# Start of Raw records

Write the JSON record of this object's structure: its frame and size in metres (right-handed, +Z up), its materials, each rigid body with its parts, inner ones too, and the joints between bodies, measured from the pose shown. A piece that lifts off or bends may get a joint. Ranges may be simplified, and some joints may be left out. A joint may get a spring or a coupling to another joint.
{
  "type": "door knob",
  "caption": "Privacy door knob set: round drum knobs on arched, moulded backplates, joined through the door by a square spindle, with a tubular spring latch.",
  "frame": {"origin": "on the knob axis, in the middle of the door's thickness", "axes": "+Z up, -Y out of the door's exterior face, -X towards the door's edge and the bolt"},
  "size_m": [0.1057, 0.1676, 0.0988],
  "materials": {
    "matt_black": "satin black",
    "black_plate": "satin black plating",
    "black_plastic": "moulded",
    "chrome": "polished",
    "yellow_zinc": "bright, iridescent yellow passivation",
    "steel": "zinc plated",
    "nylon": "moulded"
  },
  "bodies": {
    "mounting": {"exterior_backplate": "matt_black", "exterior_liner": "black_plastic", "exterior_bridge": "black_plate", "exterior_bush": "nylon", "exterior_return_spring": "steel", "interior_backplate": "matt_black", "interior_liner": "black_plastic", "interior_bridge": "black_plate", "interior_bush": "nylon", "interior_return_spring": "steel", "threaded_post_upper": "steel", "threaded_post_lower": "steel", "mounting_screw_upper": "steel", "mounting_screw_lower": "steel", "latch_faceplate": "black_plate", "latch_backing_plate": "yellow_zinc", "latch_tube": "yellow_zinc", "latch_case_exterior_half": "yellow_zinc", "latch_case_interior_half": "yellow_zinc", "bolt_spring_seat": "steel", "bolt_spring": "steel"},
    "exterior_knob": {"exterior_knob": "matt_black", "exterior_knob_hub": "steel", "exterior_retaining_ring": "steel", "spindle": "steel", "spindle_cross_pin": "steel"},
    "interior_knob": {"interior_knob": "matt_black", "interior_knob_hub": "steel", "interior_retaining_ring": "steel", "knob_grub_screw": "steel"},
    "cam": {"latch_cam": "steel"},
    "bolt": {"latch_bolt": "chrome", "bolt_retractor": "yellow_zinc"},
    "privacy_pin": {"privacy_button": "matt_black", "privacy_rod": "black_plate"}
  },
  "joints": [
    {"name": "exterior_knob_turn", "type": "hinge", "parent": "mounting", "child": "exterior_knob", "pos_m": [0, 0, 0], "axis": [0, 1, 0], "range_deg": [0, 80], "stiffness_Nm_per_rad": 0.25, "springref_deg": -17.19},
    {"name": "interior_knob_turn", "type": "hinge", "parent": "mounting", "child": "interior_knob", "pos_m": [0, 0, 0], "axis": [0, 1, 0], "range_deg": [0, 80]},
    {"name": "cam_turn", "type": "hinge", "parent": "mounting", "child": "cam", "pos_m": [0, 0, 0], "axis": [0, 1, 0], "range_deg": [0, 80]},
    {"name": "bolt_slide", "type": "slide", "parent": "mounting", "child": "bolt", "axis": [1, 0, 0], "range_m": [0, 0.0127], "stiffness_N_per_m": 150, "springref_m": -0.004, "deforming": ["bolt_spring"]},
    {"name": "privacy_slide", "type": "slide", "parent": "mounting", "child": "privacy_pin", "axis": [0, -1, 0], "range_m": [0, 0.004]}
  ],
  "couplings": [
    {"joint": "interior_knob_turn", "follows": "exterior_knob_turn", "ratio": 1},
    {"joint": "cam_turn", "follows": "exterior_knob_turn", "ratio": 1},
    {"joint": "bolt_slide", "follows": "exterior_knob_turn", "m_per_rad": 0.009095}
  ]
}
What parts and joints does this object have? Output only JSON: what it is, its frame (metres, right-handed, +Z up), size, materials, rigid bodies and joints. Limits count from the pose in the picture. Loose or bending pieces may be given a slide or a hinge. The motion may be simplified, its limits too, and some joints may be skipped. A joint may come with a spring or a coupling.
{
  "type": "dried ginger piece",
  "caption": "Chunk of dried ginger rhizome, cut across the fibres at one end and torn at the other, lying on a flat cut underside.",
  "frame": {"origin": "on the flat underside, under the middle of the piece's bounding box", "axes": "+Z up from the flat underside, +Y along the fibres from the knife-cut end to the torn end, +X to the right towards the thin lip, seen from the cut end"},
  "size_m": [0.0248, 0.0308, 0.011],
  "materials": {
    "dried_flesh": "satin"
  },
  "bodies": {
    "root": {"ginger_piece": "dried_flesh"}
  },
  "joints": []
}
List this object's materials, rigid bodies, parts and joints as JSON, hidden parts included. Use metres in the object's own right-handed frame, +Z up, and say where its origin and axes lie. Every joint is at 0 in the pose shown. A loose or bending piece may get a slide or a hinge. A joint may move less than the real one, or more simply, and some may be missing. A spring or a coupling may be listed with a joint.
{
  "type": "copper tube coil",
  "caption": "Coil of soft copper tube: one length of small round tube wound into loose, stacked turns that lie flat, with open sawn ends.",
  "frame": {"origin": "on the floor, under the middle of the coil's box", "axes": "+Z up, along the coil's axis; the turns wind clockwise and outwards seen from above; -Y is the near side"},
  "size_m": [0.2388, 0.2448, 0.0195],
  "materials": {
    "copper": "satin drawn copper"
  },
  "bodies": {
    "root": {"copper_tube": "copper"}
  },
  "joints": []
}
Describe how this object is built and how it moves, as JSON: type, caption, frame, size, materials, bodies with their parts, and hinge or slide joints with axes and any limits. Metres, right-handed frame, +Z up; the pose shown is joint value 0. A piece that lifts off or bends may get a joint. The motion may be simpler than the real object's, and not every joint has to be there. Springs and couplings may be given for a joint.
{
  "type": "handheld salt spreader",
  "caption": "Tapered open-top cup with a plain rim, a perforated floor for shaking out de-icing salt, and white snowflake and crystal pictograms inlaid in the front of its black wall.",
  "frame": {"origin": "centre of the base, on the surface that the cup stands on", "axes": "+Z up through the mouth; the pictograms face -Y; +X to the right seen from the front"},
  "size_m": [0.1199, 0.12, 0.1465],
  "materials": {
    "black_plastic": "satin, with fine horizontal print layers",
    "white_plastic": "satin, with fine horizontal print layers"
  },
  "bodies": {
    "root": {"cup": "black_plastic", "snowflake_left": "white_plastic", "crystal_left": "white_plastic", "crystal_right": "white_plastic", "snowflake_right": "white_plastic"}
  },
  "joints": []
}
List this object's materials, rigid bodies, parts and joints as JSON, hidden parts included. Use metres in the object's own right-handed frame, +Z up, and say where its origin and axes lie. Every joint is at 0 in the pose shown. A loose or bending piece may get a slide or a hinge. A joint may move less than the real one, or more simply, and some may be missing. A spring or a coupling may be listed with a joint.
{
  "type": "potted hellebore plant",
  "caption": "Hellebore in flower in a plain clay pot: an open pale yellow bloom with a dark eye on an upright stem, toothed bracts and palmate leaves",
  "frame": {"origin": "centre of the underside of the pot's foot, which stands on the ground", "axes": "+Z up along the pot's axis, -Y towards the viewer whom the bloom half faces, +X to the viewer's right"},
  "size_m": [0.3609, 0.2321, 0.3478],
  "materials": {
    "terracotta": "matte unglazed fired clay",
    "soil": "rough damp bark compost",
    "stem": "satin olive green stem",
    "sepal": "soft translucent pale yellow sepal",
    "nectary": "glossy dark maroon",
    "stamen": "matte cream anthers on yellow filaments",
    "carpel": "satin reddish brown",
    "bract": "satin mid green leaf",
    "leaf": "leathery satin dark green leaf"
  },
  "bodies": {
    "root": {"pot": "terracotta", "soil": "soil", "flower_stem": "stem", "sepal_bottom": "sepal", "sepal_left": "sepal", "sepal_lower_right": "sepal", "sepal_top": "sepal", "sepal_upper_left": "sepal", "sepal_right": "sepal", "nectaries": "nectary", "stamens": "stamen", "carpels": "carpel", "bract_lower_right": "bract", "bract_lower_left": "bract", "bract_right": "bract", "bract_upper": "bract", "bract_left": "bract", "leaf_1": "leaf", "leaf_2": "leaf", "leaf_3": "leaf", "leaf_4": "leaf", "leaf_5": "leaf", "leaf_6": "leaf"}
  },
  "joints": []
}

# End of Raw records

▸ **Goal of the exercise**
Copy all of the data exactly.

▸ **Task solution**
Write the JSON record of this object's structure: its frame and size in metres (right-handed, +Z up), its materials, each rigid body with its parts, inner ones too, and the joints between bodies, measured from the pose shown. A piece that lifts off or bends may get a joint. Ranges may be simplified, and some joints may be left out. A joint may get a spring or a coupling to another joint.
{
  "type": "door knob",
  "caption": "Privacy door knob set: round drum knobs on arched, moulded backplates, joined through the door by a square spindle, with a tubular spring latch.",
  "frame": {"origin": "on the knob axis, in the middle of the door's thickness", "axes": "+Z up, -Y out of the door's exterior face, -X towards the door's edge and the bolt"},
  "size_m": [0.1057, 0.1676, 0.0988],
  "materials": {
    "matt_black": "satin black",
    "black_plate": "satin black plating",
    "black_plastic": "moulded",
    "chrome": "polished",
    "yellow_zinc": "bright, iridescent yellow passivation",
    "steel": "zinc plated",
    "nylon": "moulded"
  },
  "bodies": {
    "mounting": {"exterior_backplate": "matt_black", "exterior_liner": "black_plastic", "exterior_bridge": "black_plate", "exterior_bush": "nylon", "exterior_return_spring": "steel", "interior_backplate": "matt_black", "interior_liner": "black_plastic", "interior_bridge": "black_plate", "interior_bush": "nylon", "interior_return_spring": "steel", "threaded_post_upper": "steel", "threaded_post_lower": "steel", "mounting_screw_upper": "steel", "mounting_screw_lower": "steel", "latch_faceplate": "black_plate", "latch_backing_plate": "yellow_zinc", "latch_tube": "yellow_zinc", "latch_case_exterior_half": "yellow_zinc", "latch_case_interior_half": "yellow_zinc", "bolt_spring_seat": "steel", "bolt_spring": "steel"},
    "exterior_knob": {"exterior_knob": "matt_black", "exterior_knob_hub": "steel", "exterior_retaining_ring": "steel", "spindle": "steel", "spindle_cross_pin": "steel"},
    "interior_knob": {"interior_knob": "matt_black", "interior_knob_hub": "steel", "interior_retaining_ring": "steel", "knob_grub_screw": "steel"},
    "cam": {"latch_cam": "steel"},
    "bolt": {"latch_bolt": "chrome", "bolt_retractor": "yellow_zinc"},
    "privacy_pin": {"privacy_button": "matt_black", "privacy_rod": "black_plate"}
  },
  "joints": [
    {"name": "exterior_knob_turn", "type": "hinge", "parent": "mounting", "child": "exterior_knob", "pos_m": [0, 0, 0], "axis": [0, 1, 0], "range_deg": [0, 80], "stiffness_Nm_per_rad": 0.25, "springref_deg": -17.19},
    {"name": "interior_knob_turn", "type": "hinge", "parent": "mounting", "child": "interior_knob", "pos_m": [0, 0, 0], "axis": [0, 1, 0], "range_deg": [0, 80]},
    {"name": "cam_turn", "type": "hinge", "parent": "mounting", "child": "cam", "pos_m": [0, 0, 0], "axis": [0, 1, 0], "range_deg": [0, 80]},
    {"name": "bolt_slide", "type": "slide", "parent": "mounting", "child": "bolt", "axis": [1, 0, 0], "range_m": [0, 0.0127], "stiffness_N_per_m": 150, "springref_m": -0.004, "deforming": ["bolt_spring"]},
    {"name": "privacy_slide", "type": "slide", "parent": "mounting", "child": "privacy_pin", "axis": [0, -1, 0], "range_m": [0, 0.004]}
  ],
  "couplings": [
    {"joint": "interior_knob_turn", "follows": "exterior_knob_turn", "ratio": 1},
    {"joint": "cam_turn", "follows": "exterior_knob_turn", "ratio": 1},
    {"joint": "bolt_slide", "follows": "exterior_knob_turn", "m_per_rad": 0.009095}
  ]
}
What parts and joints does this object have? Output only JSON: what it is, its frame (metres, right-handed, +Z up), size, materials, rigid bodies and joints. Limits count from the pose in the picture. Loose or bending pieces may be given a slide or a hinge. The motion may be simplified, its limits too, and some joints may be skipped. A joint may come with a spring or a coupling.
{
  "type": "dried ginger piece",
  "caption": "Chunk of dried ginger rhizome, cut across the fibres at one end and torn at the other, lying on a flat cut underside.",
  "frame": {"origin": "on the flat underside, under the middle of the piece's bounding box", "axes": "+Z up from the flat underside, +Y along the fibres from the knife-cut end to the torn end, +X to the right towards the thin lip, seen from the cut end"},
  "size_m": [0.0248, 0.0308, 0.011],
  "materials": {
    "dried_flesh": "satin"
  },
  "bodies": {
    "root": {"ginger_piece": "dried_flesh"}
  },
  "joints": []
}
List this object's materials, rigid bodies, parts and joints as JSON, hidden parts included. Use metres in the object's own right-handed frame, +Z up, and say where its origin and axes lie. Every joint is at 0 in the pose shown. A loose or bending piece may get a slide or a hinge. A joint may move less than the real one, or more simply, and some may be missing. A spring or a coupling may be listed with a joint.
{
  "type": "copper tube coil",
  "caption": "Coil of soft copper tube: one length of small round tube wound into loose, stacked turns that lie flat, with open sawn ends.",
  "frame": {"origin": "on the floor, under the middle of the coil's box", "axes": "+Z up, along the coil's axis; the turns wind clockwise and outwards seen from above; -Y is the near side"},
  "size_m": [0.2388, 0.2448, 0.0195],
  "materials": {
    "copper": "satin drawn copper"
  },
  "bodies": {
    "root": {"copper_tube": "copper"}
  },
  "joints": []
}
Describe how this object is built and how it moves, as JSON: type, caption, frame, size, materials, bodies with their parts, and hinge or slide joints with axes and any limits. Metres, right-handed frame, +Z up; the pose shown is joint value 0. A piece that lifts off or bends may get a joint. The motion may be simpler than the real object's, and not every joint has to be there. Springs and couplings may be given for a joint.
{
  "type": "handheld salt spreader",
  "caption": "Tapered open-top cup with a plain rim, a perforated floor for shaking out de-icing salt, and white snowflake and crystal pictograms inlaid in the front of its black wall.",
  "frame": {"origin": "centre of the base, on the surface that the cup stands on", "axes": "+Z up through the mouth; the pictograms face -Y; +X to the right seen from the front"},
  "size_m": [0.1199, 0.12, 0.1465],
  "materials": {
    "black_plastic": "satin, with fine horizontal print layers",
    "white_plastic": "satin, with fine horizontal print layers"
  },
  "bodies": {
    "root": {"cup": "black_plastic", "snowflake_left": "white_plastic", "crystal_left": "white_plastic", "crystal_right": "white_plastic", "snowflake_right": "white_plastic"}
  },
  "joints": []
}
List this object's materials, rigid bodies, parts and joints as JSON, hidden parts included. Use metres in the object's own right-handed frame, +Z up, and say where its origin and axes lie. Every joint is at 0 in the pose shown. A loose or bending piece may get a slide or a hinge. A joint may move less than the real one, or more simply, and some may be missing. A spring or a coupling may be listed with a joint.
{
  "type": "potted hellebore plant",
  "caption": "Hellebore in flower in a plain clay pot: an open pale yellow bloom with a dark eye on an upright stem, toothed bracts and palmate leaves",
  "frame": {"origin": "centre of the underside of the pot's foot, which stands on the ground", "axes": "+Z up along the pot's axis, -Y towards the viewer whom the bloom half faces, +X to the viewer's right"},
  "size_m": [0.3609, 0.2321, 0.3478],
  "materials": {
    "terracotta": "matte unglazed fired clay",
    "soil": "rough damp bark compost",
    "stem": "satin olive green stem",
    "sepal": "soft translucent pale yellow sepal",
    "nectary": "glossy dark maroon",
    "stamen": "matte cream anthers on yellow filaments",
    "carpel": "satin reddish brown",
    "bract": "satin mid green leaf",
    "leaf": "leathery satin dark green leaf"
  },
  "bodies": {
    "root": {"pot": "terracotta", "soil": "soil", "flower_stem": "stem", "sepal_bottom": "sepal", "sepal_left": "sepal", "sepal_lower_right": "sepal", "sepal_top": "sepal", "sepal_upper_left": "sepal", "sepal_right": "sepal", "nectaries": "nectary", "stamens": "stamen", "carpels": "carpel", "bract_lower_right": "bract", "bract_lower_left": "bract", "bract_right": "bract", "bract_upper": "bract", "bract_left": "bract", "leaf_1": "leaf", "leaf_2": "leaf", "leaf_3": "leaf", "leaf_4": "leaf", "leaf_5": "leaf", "leaf_6": "leaf"}
  },
  "joints": []
}